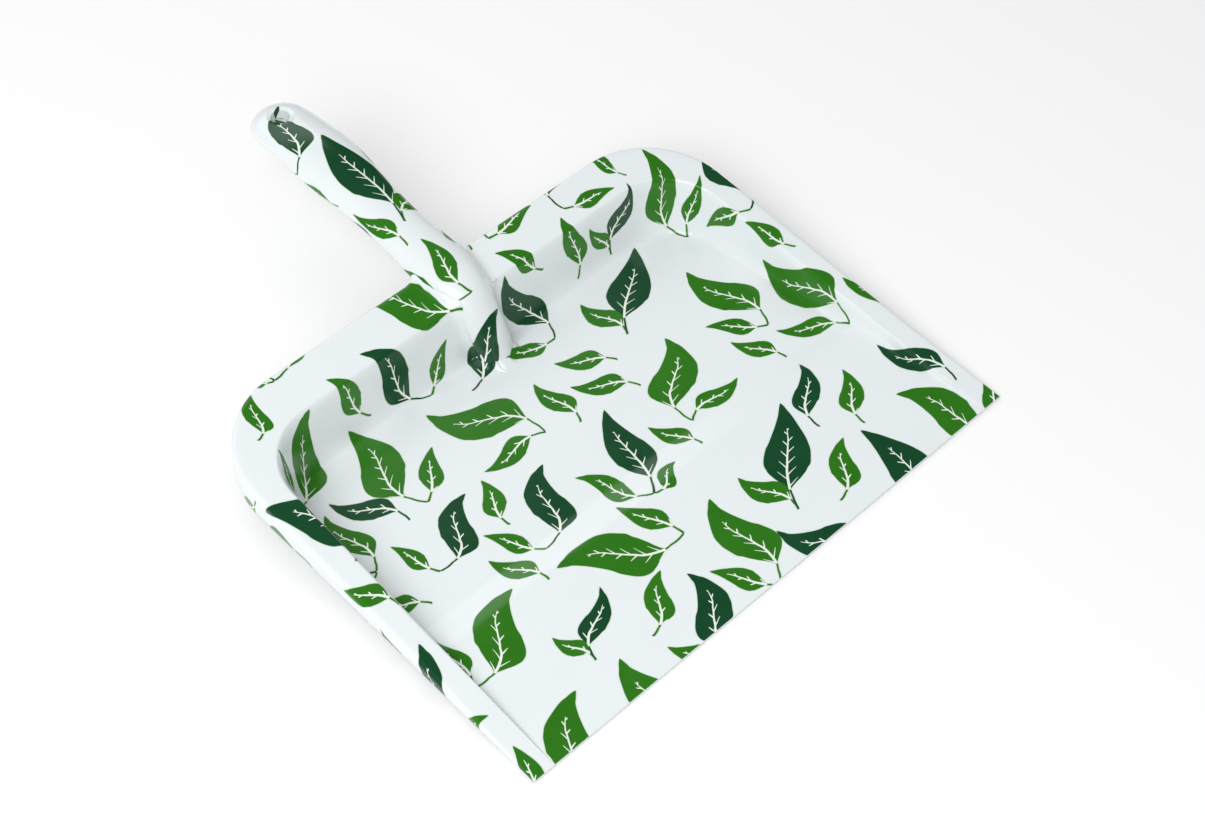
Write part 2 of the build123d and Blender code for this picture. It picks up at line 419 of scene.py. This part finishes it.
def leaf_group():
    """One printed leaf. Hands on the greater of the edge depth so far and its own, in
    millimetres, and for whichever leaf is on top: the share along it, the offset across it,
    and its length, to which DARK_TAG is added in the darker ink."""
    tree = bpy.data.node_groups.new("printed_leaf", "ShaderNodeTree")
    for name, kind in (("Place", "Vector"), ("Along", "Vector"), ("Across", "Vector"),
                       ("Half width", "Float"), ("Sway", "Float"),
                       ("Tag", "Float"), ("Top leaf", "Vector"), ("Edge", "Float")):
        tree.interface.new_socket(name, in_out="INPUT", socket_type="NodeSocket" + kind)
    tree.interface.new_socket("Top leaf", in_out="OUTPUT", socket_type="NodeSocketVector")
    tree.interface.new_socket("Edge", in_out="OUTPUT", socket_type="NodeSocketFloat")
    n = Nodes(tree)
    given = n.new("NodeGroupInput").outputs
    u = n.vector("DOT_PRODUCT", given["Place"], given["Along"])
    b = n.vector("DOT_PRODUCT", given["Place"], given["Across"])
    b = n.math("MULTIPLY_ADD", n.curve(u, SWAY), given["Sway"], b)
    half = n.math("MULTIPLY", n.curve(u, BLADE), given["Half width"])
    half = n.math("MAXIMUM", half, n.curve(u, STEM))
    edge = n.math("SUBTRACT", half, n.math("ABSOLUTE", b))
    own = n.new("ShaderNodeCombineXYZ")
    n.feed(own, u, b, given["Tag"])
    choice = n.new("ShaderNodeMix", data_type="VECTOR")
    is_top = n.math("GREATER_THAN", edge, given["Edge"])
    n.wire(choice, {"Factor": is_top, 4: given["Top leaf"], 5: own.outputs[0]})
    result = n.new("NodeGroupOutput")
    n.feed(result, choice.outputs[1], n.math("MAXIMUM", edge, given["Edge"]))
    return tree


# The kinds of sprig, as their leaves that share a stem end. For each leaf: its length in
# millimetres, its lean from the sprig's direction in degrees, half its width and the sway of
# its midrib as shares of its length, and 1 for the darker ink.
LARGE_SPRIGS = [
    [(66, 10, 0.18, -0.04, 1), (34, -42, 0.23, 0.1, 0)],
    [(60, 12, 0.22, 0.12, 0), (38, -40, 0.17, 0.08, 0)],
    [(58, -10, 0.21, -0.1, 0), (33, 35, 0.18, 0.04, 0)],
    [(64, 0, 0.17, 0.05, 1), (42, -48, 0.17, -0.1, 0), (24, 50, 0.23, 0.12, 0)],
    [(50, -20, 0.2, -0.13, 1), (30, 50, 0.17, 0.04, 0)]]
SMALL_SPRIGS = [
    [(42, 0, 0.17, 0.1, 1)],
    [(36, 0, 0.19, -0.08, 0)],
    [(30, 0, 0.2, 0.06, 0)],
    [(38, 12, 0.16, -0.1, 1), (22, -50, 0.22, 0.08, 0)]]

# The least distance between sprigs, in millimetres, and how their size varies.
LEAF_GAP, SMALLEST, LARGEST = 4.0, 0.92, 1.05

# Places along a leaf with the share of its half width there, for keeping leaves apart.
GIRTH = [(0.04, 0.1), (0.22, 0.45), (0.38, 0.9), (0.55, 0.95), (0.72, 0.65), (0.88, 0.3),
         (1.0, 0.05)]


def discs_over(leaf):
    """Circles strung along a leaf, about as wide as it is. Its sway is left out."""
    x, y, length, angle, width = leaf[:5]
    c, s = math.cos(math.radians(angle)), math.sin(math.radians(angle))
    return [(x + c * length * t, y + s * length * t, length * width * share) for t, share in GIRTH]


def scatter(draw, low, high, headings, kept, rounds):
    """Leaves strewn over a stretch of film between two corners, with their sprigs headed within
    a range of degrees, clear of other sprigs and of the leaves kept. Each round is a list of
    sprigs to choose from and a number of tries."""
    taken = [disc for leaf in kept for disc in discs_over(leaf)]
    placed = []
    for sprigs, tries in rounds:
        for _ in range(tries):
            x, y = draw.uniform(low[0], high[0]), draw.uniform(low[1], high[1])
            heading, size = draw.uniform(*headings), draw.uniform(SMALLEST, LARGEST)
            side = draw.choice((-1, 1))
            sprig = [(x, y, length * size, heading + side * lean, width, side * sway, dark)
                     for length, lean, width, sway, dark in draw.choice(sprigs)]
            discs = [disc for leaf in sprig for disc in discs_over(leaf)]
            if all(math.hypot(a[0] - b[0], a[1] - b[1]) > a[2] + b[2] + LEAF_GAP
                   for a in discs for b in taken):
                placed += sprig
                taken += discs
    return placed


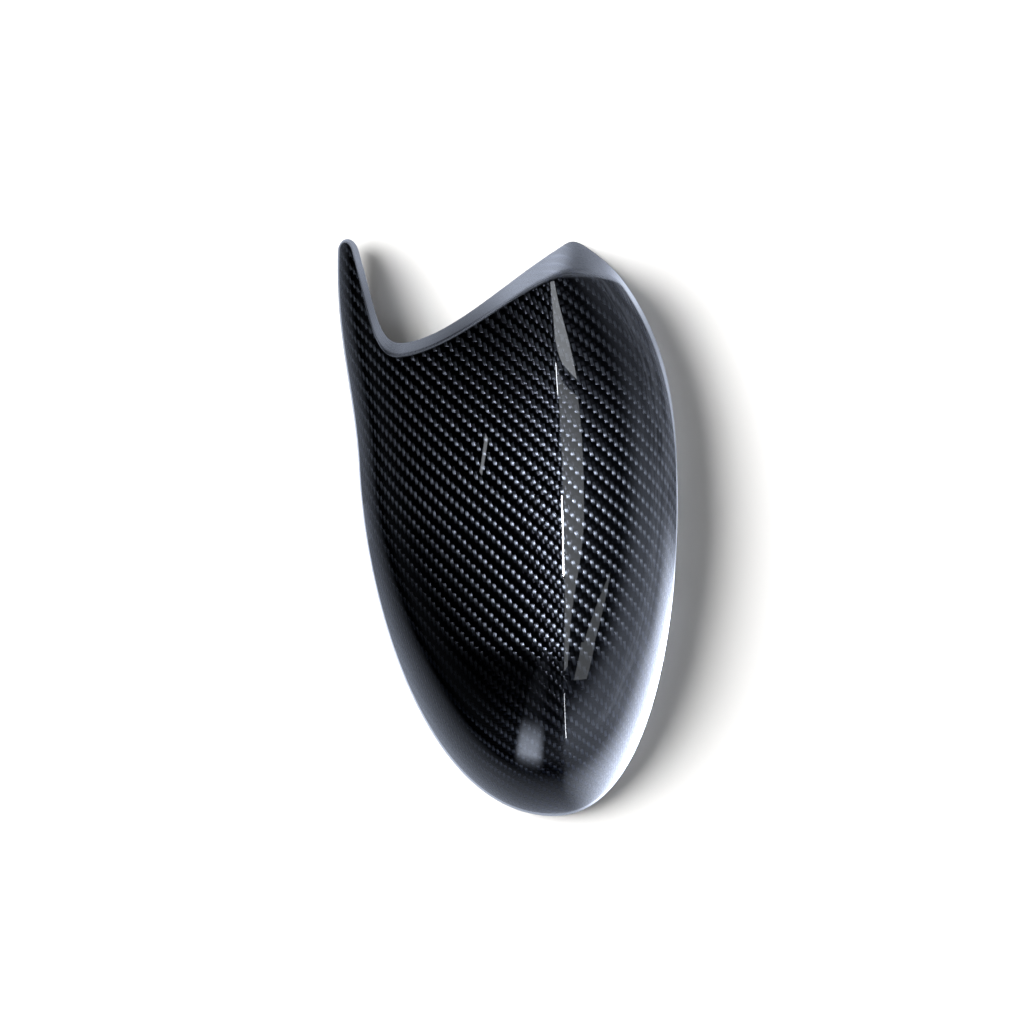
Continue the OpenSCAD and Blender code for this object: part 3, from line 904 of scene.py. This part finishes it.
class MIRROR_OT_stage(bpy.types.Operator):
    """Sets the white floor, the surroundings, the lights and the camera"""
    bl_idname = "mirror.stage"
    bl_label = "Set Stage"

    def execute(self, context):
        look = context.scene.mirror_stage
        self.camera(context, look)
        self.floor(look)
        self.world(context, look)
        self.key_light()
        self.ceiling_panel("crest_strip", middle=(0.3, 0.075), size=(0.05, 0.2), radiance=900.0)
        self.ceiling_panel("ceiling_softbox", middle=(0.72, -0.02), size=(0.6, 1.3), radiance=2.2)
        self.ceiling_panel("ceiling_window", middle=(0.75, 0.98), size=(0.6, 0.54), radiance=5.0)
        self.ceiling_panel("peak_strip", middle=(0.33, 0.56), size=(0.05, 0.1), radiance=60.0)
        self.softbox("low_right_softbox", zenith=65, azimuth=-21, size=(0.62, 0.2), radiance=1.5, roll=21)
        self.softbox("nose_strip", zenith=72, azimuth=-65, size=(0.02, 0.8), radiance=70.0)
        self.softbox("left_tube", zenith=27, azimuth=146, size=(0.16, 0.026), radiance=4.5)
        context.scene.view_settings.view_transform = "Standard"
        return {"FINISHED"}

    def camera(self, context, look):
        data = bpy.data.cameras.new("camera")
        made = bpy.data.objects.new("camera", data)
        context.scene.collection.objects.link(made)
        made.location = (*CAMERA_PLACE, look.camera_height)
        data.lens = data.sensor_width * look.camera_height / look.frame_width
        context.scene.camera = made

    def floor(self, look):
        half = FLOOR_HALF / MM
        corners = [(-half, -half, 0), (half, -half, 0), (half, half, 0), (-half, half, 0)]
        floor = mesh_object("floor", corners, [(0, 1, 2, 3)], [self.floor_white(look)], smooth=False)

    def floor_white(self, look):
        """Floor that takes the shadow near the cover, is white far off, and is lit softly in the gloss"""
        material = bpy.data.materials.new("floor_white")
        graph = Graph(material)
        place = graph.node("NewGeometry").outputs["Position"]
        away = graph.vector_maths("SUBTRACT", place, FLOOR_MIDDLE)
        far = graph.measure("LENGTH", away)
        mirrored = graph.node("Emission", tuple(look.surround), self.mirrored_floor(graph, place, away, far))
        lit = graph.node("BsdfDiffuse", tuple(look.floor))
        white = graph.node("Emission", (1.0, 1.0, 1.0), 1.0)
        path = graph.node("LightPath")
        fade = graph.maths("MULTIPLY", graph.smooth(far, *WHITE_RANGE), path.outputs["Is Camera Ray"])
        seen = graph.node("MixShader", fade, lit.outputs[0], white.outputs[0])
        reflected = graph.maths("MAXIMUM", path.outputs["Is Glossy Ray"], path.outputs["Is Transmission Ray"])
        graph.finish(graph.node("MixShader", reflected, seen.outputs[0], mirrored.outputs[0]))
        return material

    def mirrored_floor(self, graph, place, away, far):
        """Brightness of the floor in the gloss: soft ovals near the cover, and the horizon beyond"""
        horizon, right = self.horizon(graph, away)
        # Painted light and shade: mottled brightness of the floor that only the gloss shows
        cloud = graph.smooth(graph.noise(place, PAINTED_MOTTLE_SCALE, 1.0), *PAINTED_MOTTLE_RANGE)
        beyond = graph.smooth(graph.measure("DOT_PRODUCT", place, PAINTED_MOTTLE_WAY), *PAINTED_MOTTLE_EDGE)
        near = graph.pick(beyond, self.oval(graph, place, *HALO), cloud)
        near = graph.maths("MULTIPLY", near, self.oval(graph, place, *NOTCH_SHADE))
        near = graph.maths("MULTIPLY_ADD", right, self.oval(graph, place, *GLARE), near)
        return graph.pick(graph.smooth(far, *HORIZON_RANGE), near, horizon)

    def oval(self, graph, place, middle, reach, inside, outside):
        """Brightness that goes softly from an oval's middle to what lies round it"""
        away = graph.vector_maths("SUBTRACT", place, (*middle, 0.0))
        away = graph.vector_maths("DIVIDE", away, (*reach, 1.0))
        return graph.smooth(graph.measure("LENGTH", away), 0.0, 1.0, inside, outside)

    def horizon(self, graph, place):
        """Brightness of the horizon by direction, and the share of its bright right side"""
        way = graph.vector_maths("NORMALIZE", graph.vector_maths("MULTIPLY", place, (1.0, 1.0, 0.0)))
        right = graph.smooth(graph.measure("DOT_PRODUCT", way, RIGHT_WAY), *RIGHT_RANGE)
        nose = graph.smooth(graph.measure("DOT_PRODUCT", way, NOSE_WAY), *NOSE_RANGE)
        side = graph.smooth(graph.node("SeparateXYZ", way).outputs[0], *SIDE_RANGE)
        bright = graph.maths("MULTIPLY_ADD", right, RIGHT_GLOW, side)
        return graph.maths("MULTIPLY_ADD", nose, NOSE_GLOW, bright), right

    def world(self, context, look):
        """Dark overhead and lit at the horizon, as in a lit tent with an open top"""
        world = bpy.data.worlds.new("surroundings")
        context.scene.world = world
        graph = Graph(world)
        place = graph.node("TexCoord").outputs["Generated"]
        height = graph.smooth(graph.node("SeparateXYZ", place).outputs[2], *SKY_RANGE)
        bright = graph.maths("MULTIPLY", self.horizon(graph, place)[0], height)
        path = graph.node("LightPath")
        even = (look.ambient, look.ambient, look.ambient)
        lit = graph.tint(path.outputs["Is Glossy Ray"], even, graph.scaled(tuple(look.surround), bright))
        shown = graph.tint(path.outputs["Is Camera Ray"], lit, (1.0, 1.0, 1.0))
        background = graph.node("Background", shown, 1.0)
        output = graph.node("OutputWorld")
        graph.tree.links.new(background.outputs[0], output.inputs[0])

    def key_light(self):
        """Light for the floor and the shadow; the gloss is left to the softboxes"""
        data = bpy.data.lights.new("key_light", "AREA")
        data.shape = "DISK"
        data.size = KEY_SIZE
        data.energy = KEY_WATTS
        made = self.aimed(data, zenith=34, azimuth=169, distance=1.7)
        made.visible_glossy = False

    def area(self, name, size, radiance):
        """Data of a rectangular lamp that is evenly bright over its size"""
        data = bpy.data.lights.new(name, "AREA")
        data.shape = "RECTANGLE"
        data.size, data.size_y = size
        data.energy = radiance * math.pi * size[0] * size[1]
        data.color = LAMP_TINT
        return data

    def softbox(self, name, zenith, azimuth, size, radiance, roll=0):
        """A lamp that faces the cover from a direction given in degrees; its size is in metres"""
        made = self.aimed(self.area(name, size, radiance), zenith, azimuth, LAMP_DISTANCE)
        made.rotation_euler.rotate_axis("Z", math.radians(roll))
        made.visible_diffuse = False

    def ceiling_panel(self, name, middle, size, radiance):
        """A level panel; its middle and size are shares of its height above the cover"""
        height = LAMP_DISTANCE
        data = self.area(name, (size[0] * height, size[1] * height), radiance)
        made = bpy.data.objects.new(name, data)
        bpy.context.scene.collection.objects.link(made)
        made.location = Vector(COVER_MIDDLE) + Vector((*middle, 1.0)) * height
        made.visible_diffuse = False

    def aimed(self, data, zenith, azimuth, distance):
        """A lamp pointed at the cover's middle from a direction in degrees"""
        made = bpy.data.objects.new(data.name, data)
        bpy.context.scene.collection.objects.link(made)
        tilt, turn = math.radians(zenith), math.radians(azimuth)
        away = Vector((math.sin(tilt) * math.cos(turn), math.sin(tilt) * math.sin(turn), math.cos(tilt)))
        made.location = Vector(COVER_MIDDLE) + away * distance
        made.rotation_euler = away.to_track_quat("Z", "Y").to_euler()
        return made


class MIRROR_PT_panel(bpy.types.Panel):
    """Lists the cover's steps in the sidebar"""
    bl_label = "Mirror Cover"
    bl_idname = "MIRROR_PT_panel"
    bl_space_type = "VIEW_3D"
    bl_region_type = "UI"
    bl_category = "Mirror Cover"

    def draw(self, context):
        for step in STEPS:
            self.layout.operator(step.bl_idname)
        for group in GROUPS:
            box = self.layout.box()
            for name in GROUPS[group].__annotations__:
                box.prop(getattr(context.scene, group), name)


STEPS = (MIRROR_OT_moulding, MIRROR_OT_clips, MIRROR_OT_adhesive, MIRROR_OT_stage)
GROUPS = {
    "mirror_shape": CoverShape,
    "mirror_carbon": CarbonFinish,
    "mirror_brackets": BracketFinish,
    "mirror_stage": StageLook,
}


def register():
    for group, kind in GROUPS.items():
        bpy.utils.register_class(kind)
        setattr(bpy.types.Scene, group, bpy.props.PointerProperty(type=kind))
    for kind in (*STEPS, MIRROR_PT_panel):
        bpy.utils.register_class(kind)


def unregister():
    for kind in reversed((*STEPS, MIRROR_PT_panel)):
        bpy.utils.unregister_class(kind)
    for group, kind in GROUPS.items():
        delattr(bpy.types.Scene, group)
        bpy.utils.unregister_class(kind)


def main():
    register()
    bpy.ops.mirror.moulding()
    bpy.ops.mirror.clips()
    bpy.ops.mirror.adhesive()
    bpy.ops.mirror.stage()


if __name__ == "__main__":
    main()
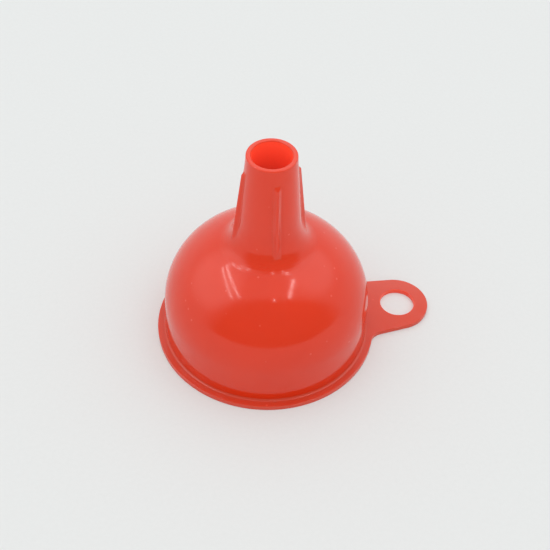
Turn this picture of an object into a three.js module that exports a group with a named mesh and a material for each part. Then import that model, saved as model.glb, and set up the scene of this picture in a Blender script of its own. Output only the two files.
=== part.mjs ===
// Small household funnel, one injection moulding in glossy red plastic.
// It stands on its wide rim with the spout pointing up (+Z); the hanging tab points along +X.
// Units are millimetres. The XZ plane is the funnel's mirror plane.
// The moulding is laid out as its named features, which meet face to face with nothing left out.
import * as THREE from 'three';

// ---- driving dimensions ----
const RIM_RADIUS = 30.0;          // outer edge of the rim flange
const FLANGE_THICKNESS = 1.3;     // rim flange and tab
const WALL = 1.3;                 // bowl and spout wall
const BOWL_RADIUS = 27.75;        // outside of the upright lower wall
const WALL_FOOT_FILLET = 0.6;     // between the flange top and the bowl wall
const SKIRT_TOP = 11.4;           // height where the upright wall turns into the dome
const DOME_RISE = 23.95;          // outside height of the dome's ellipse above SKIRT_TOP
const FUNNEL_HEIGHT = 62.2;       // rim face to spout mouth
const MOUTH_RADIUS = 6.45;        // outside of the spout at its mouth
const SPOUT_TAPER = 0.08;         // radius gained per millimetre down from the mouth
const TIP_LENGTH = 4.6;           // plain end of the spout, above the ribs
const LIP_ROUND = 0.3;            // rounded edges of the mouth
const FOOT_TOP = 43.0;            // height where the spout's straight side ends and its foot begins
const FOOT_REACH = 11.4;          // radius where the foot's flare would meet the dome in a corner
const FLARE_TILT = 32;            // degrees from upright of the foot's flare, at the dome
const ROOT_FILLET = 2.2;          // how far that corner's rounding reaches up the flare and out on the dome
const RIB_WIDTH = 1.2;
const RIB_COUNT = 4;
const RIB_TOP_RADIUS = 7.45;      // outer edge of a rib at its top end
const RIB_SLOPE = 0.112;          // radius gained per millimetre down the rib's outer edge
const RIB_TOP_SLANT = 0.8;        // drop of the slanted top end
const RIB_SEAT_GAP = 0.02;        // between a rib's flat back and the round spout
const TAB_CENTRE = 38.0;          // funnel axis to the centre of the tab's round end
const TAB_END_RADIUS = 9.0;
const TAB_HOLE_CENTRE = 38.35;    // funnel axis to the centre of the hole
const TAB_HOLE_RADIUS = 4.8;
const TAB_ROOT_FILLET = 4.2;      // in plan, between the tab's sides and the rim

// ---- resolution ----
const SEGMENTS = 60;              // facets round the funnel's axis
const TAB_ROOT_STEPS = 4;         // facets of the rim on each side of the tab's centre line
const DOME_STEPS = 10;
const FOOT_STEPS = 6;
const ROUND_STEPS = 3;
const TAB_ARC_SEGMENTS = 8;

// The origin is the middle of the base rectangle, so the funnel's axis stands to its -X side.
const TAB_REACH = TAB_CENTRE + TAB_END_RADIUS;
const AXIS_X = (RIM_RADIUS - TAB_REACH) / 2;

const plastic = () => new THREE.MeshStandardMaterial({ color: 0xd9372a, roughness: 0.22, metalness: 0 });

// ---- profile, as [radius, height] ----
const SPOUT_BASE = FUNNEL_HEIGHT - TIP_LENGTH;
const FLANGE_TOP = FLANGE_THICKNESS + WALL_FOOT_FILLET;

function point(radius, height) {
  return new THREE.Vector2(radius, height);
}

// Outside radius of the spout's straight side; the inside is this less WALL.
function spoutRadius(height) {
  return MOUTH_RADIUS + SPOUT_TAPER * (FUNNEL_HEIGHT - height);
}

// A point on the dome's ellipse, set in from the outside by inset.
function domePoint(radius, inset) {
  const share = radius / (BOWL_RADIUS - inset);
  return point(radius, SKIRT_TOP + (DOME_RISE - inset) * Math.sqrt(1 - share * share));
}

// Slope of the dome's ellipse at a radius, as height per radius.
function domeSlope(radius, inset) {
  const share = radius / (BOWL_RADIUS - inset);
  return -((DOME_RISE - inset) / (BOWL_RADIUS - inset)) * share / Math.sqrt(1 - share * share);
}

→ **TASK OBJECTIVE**
Retype exactly, and only, the lines from the one containing "Turn this picture" through the one containing "import * as THREE from 'three';", both included.

→ **SOLUTION FOR THIS PROBLEM**
Turn this picture of an object into a three.js module that exports a group with a named mesh and a material for each part. Then import that model, saved as model.glb, and set up the scene of this picture in a Blender script of its own. Output only the two files.
=== part.mjs ===
// Small household funnel, one injection moulding in glossy red plastic.
// It stands on its wide rim with the spout pointing up (+Z); the hanging tab points along +X.
// Units are millimetres. The XZ plane is the funnel's mirror plane.
// The moulding is laid out as its named features, which meet face to face with nothing left out.
import * as THREE from 'three';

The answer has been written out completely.